Material adsorption capacity q (expressed as mg g⁻¹) was calculated using the following equation:

$$\mathrm{q}=\frac{\left({\mathrm{C}}_0-{\mathrm{C}}_{\mathrm{f}}\right)\mathrm{V}}{\mathrm{m}}$$

(8)

where: C_o—initial concentration of arsenic (V) from solution, (μg L⁻¹); C_f—the residual arsenic concentration (V) from solution, (μg L⁻¹); V—volume of solution, (L); m—mass of adsorbent material, (g).

4. Conclusions

The main goal of this paper was to develop a new class of composite materials containing iron oxide grafted onto a carbon particles surface, as well as to test the obtained composite material as adsorbent for removal of arsenic from aqueous solutions.

The synthesis route involved the deployment of processes of which the temperature at which they were conducted presented a high degree of importance. In this case the composite material was obtained using as raw materials starch and ferric chloride. A high enough temperature is necessary in order to promote starch acidic hydrolysis, but it is really important to not exceed 55 °C in order to avoid gelatinization of the reaction mass. Gelatinization affects the stabilization of the formed hydro–aqua ions produced from ferric chloride hydrolysis. The stirring time represents another important parameter, because a longer reaction time can also lead to mass gelatinization which promotes migration of the iron compounds during the paste drying process, leading to separation of the used raw materials.

Based on experimental data it can be concluded that it is possible to obtain a composite material containing iron oxide particles grafted onto carbon particles. The produced iron oxide (magnetite) particles present a low size distribution, being homogenous, and having a low size.

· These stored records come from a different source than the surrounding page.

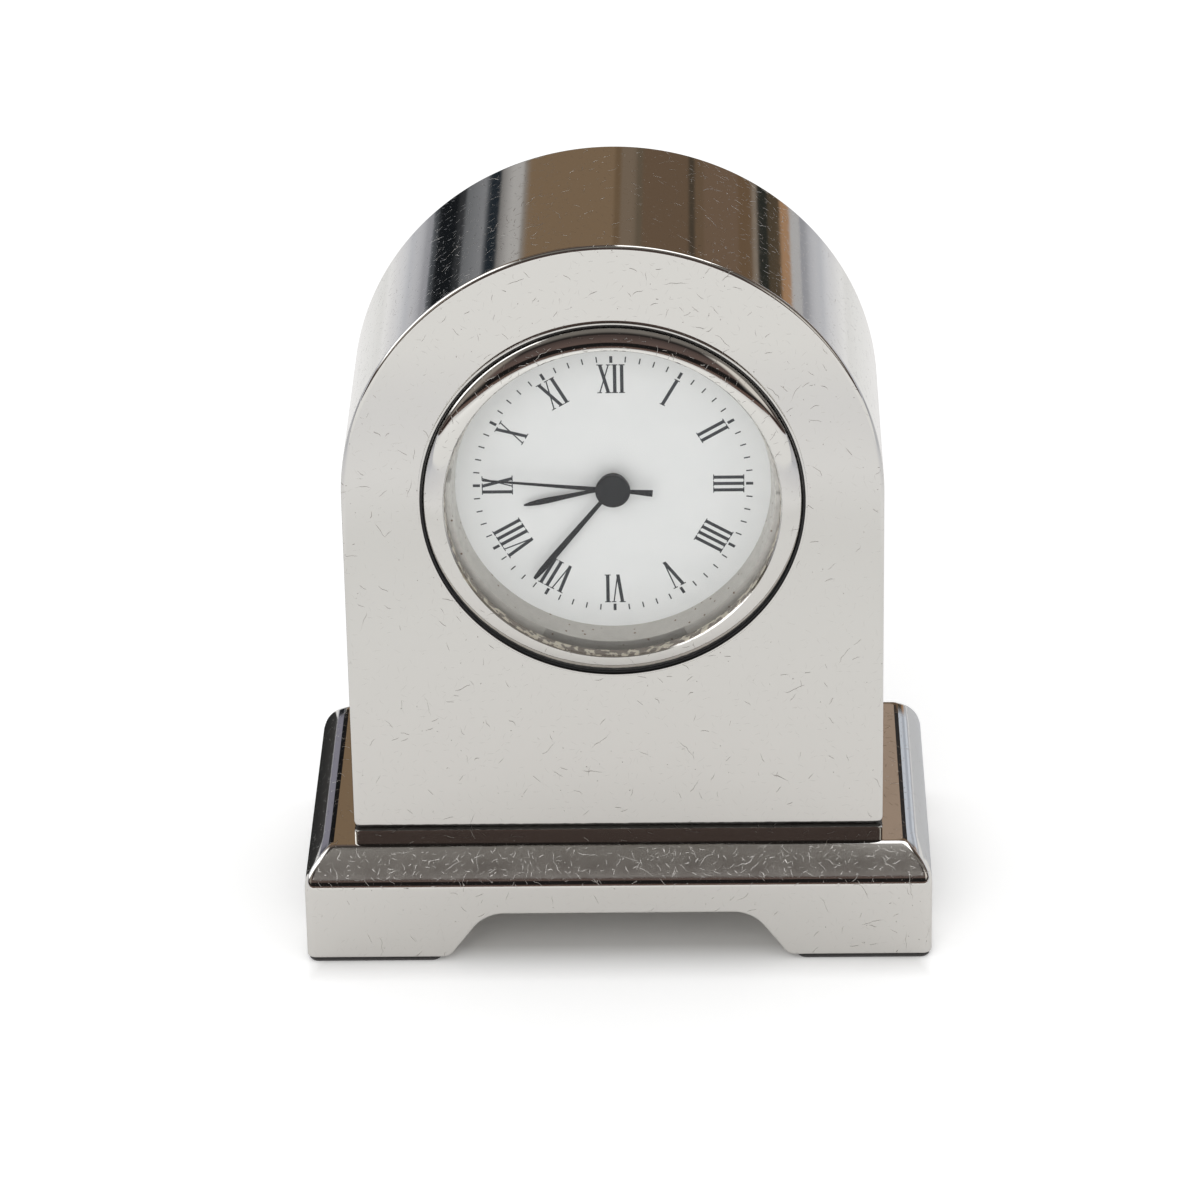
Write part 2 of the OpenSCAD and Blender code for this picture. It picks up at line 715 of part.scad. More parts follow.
// Strip from the side of the cell up to the board
module battery_strap() {
    w = 1.2;
    side = cell_at[1] + cell_dia / 2 + 0.02;
    back = board_level + board_t + contact_t;
    color("gold") at_depth(back) translate([cell_at[0] - w / 2, side, 0]) {
        cube([w, board_edge + 1 - side, contact_t]);
        cube([w, contact_t, back - cell_level - 1]);
    }
}

// Back cover, with holes for the setting arbor and the battery hatch
module back_cover() {
    color("ivory") difference() {
        union() {
            disc(cover_level, cover_back, housing_in_r - fit_gap);
            disc(cover_back - eps, cover_back + 0.15, setting_arbor_r + 1, at = setting_at);
        }
        disc(cover_level - over, cover_back + over, setting_arbor_r + run, at = setting_at);
        disc(cover_level - over, cover_back + over, hatch_dia / 2 + fit_gap, at = cell_at);
    }
}

// Round hatch over the cell, with a coin slot
module battery_hatch() {
    rim_w = 0.5;
    rise = 0.25;
    slot = [hatch_dia - 2 * rim_w - 1.4, 1, 0.5];
    color("gainsboro") difference() {
        union() {
            disc(cover_level, cover_back, hatch_dia / 2, at = cell_at);
            disc(cover_back - eps, cover_back + rise, hatch_dia / 2 - rim_w, at = cell_at);
        }
        at_depth(cover_back + rise + over, cell_at)
            translate([-slot[0] / 2, -slot[1] / 2, 0]) cube([slot[0], slot[1], over + slot[2]]);
    }
}

// Rotor: round magnet, arbor and the first pinion
module rotor() {
    color("darkslategray") {
        disc(magnet_level, magnet_level + magnet_t, magnet_dia / 2, at = rotor_at);
        arbor(rotor_at);
        pinion(rotor_teeth, rotor_mod, inter_level - 0.1, magnet_level, rotor_phase, rotor_at);
    }
}

// Intermediate wheel, driven by the rotor
module intermediate_wheel() {
    color("ivory") {
        wheel(inter_teeth, rotor_mod, 0.9, 3, inter_phase, inter_at, inter_level);
        arbor(inter_at);
        pinion(inter_leaves, inter_mod, seconds_level - 0.1, inter_level + eps, inter_phase, inter_at);
    }
}

// Seconds wheel on the centre arbor, which runs forward to the second hand
module seconds_wheel() {
    color("ivory") {
        wheel(seconds_teeth, inter_mod, 0.9, 4, seconds_phase, level = seconds_level);
        pinion(seconds_leaves, third_mod, third_level - 0.1, seconds_level + eps, seconds_phase);
        disc(second_hand_level, bridge_level - 0.1, sec_arbor_r);
        disc(bridge_level - 0.1 - eps, bridge_level + pivot_l, pivot_r);
    }
}

// Third wheel, between the seconds arbor and the centre wheel
module third_wheel() {
    color("ivory") {
        wheel(third_teeth, third_mod, 0.9, 4, third_phase, third_at, third_level);
        arbor(third_at);
        pinion(third_leaves, centre_mod, centre_level - 0.1, third_level + eps, third_phase, third_at);
    }
}

// Centre wheel, a friction fit on the cannon pinion's pipe
module centre_wheel() {
    hub_w = 0.5;
    color("goldenrod") difference() {
        wheel(centre_teeth, centre_mod, cannon_out_r + hub_w, 4, 0, level = centre_level);
        disc(centre_level - over, centre_level + wheel_t + over, cannon_out_r);
    }
}

// Cannon pinion: the pipe that turns the minute hand once an hour
module cannon_pinion() {
    color("khaki") difference() {
        union() {
            disc(minute_hand_level, centre_level + wheel_t, cannon_out_r);
            pinion(cannon_teeth, motion_mod, motion_level - 0.05, plate_level - 0.08);
        }
        disc(minute_hand_level - over, centre_level + wheel_t + over, cannon_in_r);
    }
}

// Hour wheel and its pipe, which turns the hour hand
module hour_wheel() {
    color("khaki") difference() {
        union() {
            wheel(hour_teeth, hour_mod, phase = hour_phase, level = hour_level);
            disc(hour_hand_level, hour_level + eps, hour_out_r);
        }
        disc(hour_hand_level - over, hour_level + wheel_t + over, hour_in_r);
    }
}

// Thin spring washer between the dial and the hour wheel
module hour_washer() {
    washer_t = 0.1;
    washer_w = 0.9;
    hole_r = hour_out_r + 2 * run;
    color("gold") disc(dial_back, dial_back + washer_t, hole_r + washer_w, hole_r);
}

// Motion wheel and its long arbor, which leaves the back for the setting knob
module motion_wheel() {
    color("khaki") {
        wheel(motion_teeth, motion_mod, phase = motion_phase, at = setting_at, level = motion_level);
        pinion(motion_leaves, hour_mod, hour_level, motion_level + eps, motion_phase, setting_at);
        disc(motion_level, knob_level + knob_t - 0.6, setting_arbor_r, at = setting_at);
    }
}

// Knurled knob pressed on the end of the setting arbor
module setting_knob() {
    r = knob_dia / 2;
    ribs = 24;
    color("gainsboro") difference() {
        at_depth(knob_level + knob_t, setting_at) union() {
            translate([0, 0, 0.35]) linear_extrude(knob_t - 0.35)
                polygon([for (i = [0:ribs - 1], s = [[0, 0], [0.3, 0], [0.5, -0.25], [0.8, -0.25]])
                    polar(r + s[1], (i + s[0]) * 360 / ribs)]);
            cylinder(h = 0.36, r1 = r - 0.6, r2 = r - 0.26);
        }
        disc(knob_level - over, knob_level + knob_t - 0.6, setting_arbor_r, at = setting_at);
    }
}

// A hand lying along +Z, turned clockwise to what it shows
module hand_at(level, share) {
    at_depth(level + hand_t) rotate(-360 * share) children();
}

// Hour hand: a narrow leaf on a round boss
module hour_hand() {
    w = hour_hand_w / 2;
    color("#2c2d2f") difference() {
        union() {
            hand_at(hour_hand_level, hour_shown / 12) linear_extrude(hand_t)
                polygon(mirrored([[w * 0.55, 0], [w * 0.6, hour_hand_l * 0.3],
                    [w, hour_hand_l * 0.72], [w * 0.8, hour_hand_l * 0.92], [w * 0.22, hour_hand_l]]));
            disc(hour_hand_level - boss_h, hour_hand_level + hand_t, boss_r);
        }
        disc(hour_hand_level, hour_level, hour_out_r);
        disc(hour_hand_level - over, hour_level, cannon_out_r + run);
    }
}

// Minute hand: a long leaf on a round boss
module minute_hand() {
    w = minute_hand_w / 2;
    color("#2c2d2f") difference() {
        union() {
            hand_at(minute_hand_level, minute_shown / 60) linear_extrude(hand_t)
                polygon(mirrored([[w * 0.7, 0], [w * 0.8, minute_hand_l * 0.35],
                    [w, minute_hand_l * 0.75], [w * 0.9, minute_hand_l * 0.93], [w * 0.33, minute_hand_l]]));
            disc(minute_hand_level - boss_h, minute_hand_level + hand_t, boss_r);
        }
        disc(minute_hand_level, hour_level, cannon_out_r);
        disc(minute_hand_level - over, hour_level, sec_arbor_r + run);
    }
}

// Second hand: a fine needle with a flared tail under a round cap
module second_hand() {
    r = cap_dia / 2;
    color("#2c2d2f") difference() {
        union() {
            hand_at(second_hand_level, second_shown / 60) linear_extrude(hand_t) polygon(mirrored([
                [0.33, -second_tail_l], [0.2, -r], [0.2, r], [0.09, second_hand_l]
            ]));
            turned([[0, second_hand_level - 0.3], [r - 0.25, second_hand_level - 0.3],
                    [r, second_hand_level - 0.1], [r, second_hand_level + hand_t],
                    [0, second_hand_level + hand_t]]);
        }
        disc(second_hand_level, hour_level, sec_arbor_r);
    }
}

base_plinth();
foot_pads();
base_screws();
case_block();
bezel();
lens();
dial_ring();
dial();
movement_housing();
grip_band();
hour_washer();
train_plate();
train_bridge();
bridge_screws();
stator();
coil_core();
coil_winding();
circuit_board();
chip_cover();
quartz_can();
battery_cell();
battery_spring();
battery_strap();
back_cover();
battery_hatch();
rotor();
intermediate_wheel();
seconds_wheel();
third_wheel();
centre_wheel();
cannon_pinion();
hour_wheel();
motion_wheel();
setting_knob();
hour_hand();
minute_hand();
second_hand();
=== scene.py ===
"""A miniature arched desk clock: a plated block on a bracket-foot base, with a push-in quartz insert.

Sizes are in millimetres. Each section is one piece, or one group of like pieces, in the order in
which the clock is put together.
"""
import math

import bmesh
import bpy
import numpy as np
from mathutils import Matrix, Vector
from mathutils.geometry import delaunay_2d_cdt


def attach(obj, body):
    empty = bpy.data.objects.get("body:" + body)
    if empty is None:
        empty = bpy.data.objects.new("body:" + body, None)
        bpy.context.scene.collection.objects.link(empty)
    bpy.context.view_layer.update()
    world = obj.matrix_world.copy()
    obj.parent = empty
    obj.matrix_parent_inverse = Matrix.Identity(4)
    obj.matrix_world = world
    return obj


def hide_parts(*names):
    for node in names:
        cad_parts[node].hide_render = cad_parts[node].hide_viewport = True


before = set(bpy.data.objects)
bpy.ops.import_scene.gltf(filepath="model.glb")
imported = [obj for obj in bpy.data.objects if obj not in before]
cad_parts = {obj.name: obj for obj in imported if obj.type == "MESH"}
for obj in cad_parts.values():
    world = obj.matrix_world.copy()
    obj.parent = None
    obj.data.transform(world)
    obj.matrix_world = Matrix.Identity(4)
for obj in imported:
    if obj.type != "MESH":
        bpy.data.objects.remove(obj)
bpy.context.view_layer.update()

# Base: a cast block, plated and polished by hand. Its face rolls over into a bevel, which polishing
# has left swollen, and a flat ledge. Arches from front to back and from side to side leave four
# bracket feet.
MM = 0.001
base_w = 60.0
base_d = 34.0
base_h = 11.4
rim_in = 2.82
rim_roll = 1.0
face_roll = 0.6
bevel_start = 33
bevel_end = 76
corner_r = 0.9
mitre_r = 0.55
foot_w = 13.1
foot_d = 7.6
arch_h = 5.13
slope_tilt = 53
toe_r = 1.2
arch_r = 3.7
felt_t = 0.45
foot_edge = 0.22
ledge_in = 9.0
crease_at = 35


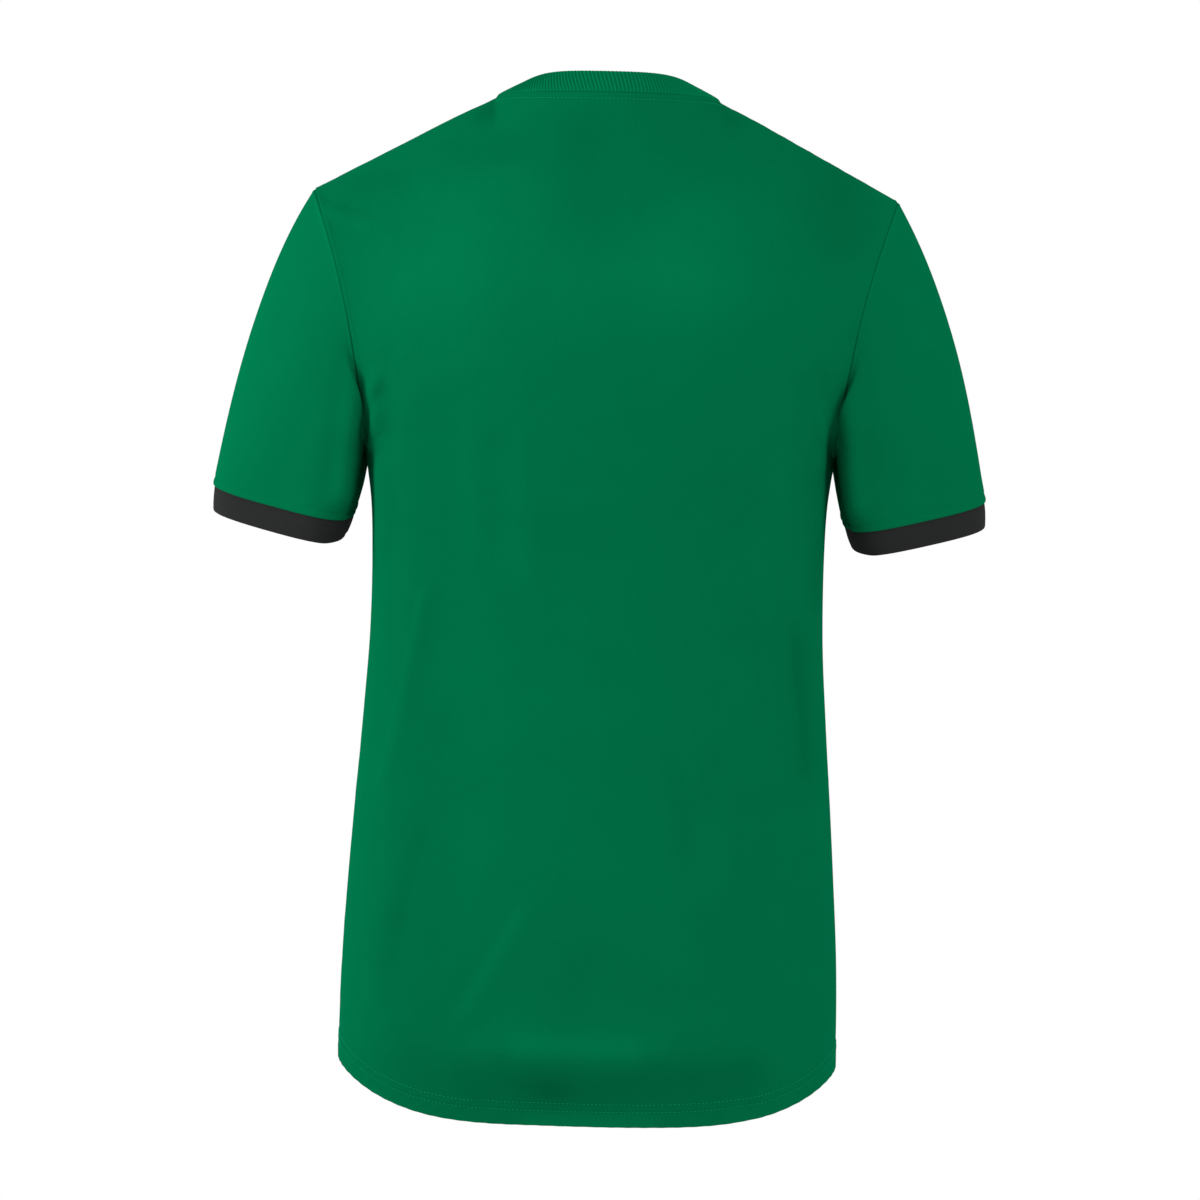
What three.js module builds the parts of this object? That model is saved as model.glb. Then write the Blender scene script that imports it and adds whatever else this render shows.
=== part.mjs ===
// A short-sleeved training t-shirt in its worn form: hollow, filled out by a general upright figure with its
// arms hanging. Millimetres, +Z up, the front faces -Y and +X is the wearer's left. The origin is in the
// middle of the neck opening, level with the tops of the shoulders, where the wearer carries the shirt.
//
// Cut and sewn pieces: a back and a front panel, two set-in sleeves, two cuff bands and a ribbed collar.
// Each one is a thin wall. A wall starts as a grid of points on the outside of the cloth, and its inside is
// the same grid moved in by the wall's thickness.
import * as THREE from "three";

// ---------- Cloth ----------
const WALL = 1.2; // knitted cloth of the panels and sleeves
const BAND_WALL = 2.0; // cuffs and collar, folded double
const SEAM = 0.3; // gap between two pieces that are sewn together
const MITRE_LIMIT = 1.5; // the longest mitre at a sharp seam, in wall thicknesses
const GREEN = 0x026b43;
const BLACK = 0x262727;

// ---------- Grid density ----------
const COLUMNS = 28; // across a panel, from side seam to side seam
const NECK_COLUMNS = 10; // those of them that end on the neckline
const STEPS = 2; // grid rows for each row of the tables below
const SLEEVE_STEPS = 12; // grid rows along a sleeve

// ---------- How the shirt hangs ----------
const SEAM_Y = -6; // the side and shoulder seams lie just in front of the origin
const POWER = 2.6; // superellipse power of the body's cross-section
const HEM_BEND = 4.2; // how late the hem turns up towards the side seams
const YOKE_BEND = 2; // the same for the rows above the underarm
const NECK_BLEND = 0.6; // how widely the neckline's corners are rounded off down the panel, in half widths
const EDGE_BLEND = 0.3; // half widths at a panel's edge over which its surface is drawn to that edge
const OVER_BLEND = 0.15; // half widths out from the neck point over which the cloth starts to round over
const AVERAGED = [-1, -0.75, -0.5, -0.25, 0, 0.25, 0.5, 0.75, 1];

// The body from the hem up to the underarm. z is the height at the side seams and half the distance out
// to them, back and front are the depths in the middle, and the dips are how much lower the middle hangs
// than the side seams.
const BODY = [
  { z: -705, half: 181, back: 106, front: 113, backDip: 35, frontDip: 12 },
  { z: -672, half: 181, back: 128, front: 119, backDip: 27, frontDip: 8 },
  { z: -630, half: 180, back: 126, front: 119, backDip: 13, frontDip: 4 },
  { z: -575, half: 177, back: 121, front: 118, backDip: 4, frontDip: 0 },
  { z: -515, half: 173, back: 112, front: 117, backDip: 0, frontDip: 0 },
  { z: -455, half: 168.5, back: 107, front: 116, backDip: 0, frontDip: 0 },
  { z: -397, half: 165, back: 105, front: 116, backDip: 0, frontDip: 0 },
  { z: -340, half: 164.5, back: 107, front: 119, backDip: 0, frontDip: 0 },
  { z: -300, half: 166, back: 112, front: 122, backDip: 0, frontDip: 0 },
  { z: -262, half: 171.5, back: 115, front: 123, backDip: 2, frontDip: 2 },
];

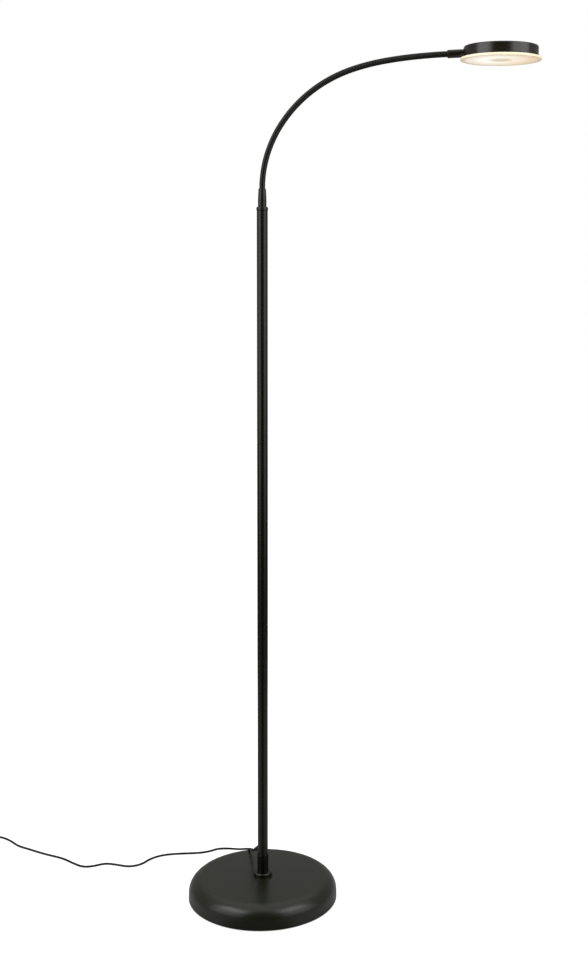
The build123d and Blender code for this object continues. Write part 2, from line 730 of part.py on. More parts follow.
def main():
    os.makedirs("parts", exist_ok=True)
    make_base()
    make_stem()
    make_collar_and_sleeve()
    make_pole()
    make_cap_and_ferrule()
    make_neck()
    make_head_shell()
    make_head_joint()
    make_disc()
    make_board()
    make_head_lead()
    make_gland_and_pole_lead()
    make_cord()
    make_adapter(make_coil())
    for name, shape in parts.items():
        write(name, shape)
    print(f"head at ({head_x:.1f}, {head_z:.1f}), {len(parts)} nodes")


main()
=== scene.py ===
from math import atan2, cos, pi, radians, sin, sqrt, tan

import bmesh
import bpy
from mathutils import Matrix, Vector


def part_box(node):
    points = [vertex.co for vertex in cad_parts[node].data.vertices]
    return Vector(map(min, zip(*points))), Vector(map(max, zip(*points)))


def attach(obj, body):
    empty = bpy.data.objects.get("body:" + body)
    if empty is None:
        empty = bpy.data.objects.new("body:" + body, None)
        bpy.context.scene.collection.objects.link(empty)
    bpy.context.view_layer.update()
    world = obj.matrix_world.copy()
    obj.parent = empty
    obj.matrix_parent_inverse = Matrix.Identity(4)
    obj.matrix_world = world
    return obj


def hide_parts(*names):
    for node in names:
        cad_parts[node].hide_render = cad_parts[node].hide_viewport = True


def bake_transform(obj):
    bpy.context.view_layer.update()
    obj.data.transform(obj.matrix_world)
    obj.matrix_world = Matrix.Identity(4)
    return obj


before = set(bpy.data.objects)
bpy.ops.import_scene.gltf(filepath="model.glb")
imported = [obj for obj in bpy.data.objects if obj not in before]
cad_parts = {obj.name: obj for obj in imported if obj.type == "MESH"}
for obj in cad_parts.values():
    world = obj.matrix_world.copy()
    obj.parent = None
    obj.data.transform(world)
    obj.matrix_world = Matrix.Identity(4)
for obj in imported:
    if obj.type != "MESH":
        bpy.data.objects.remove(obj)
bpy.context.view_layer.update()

scene = bpy.context.scene
scene.view_settings.view_transform = "Standard"


# ---- Camera ----
# A tall picture of the whole lamp, taken 2 metres in front of it from a little below the top
# of the pole, with a short telephoto lens. The frame is cropped off the lens's axis.
camera_place = (0.11876, -2.02449, 0.99707)
camera_turn = (79.1687, -0.7323, -0.7498)
camera_lens_mm = 51.08
camera_shift = (-0.0707, 0.0433)

camera = bpy.data.cameras.new("camera")
camera.lens = camera_lens_mm
camera.shift_x, camera.shift_y = camera_shift
camera_object = bpy.data.objects.new("camera", camera)
camera_object.location = camera_place
camera_object.rotation_euler = [radians(degree) for degree in camera_turn]
scene.collection.objects.link(camera_object)
scene.camera = camera_object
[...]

The optimal synthesis parameters are as follows: synthesis temperature 45 °C, stirring time 240 min, thermal decomposition of synthesized paste 400 °C, heating speed rate of 5 °C min⁻¹, in a nitrogen atmosphere. Such a material can be used as an efficient adsorbent for the removal of arsenic ions from water solutions. The maximum adsorption capacity has a value of 261 μg As(V) per gram, higher then the majority of the adsorption capacities found in the scientific literature.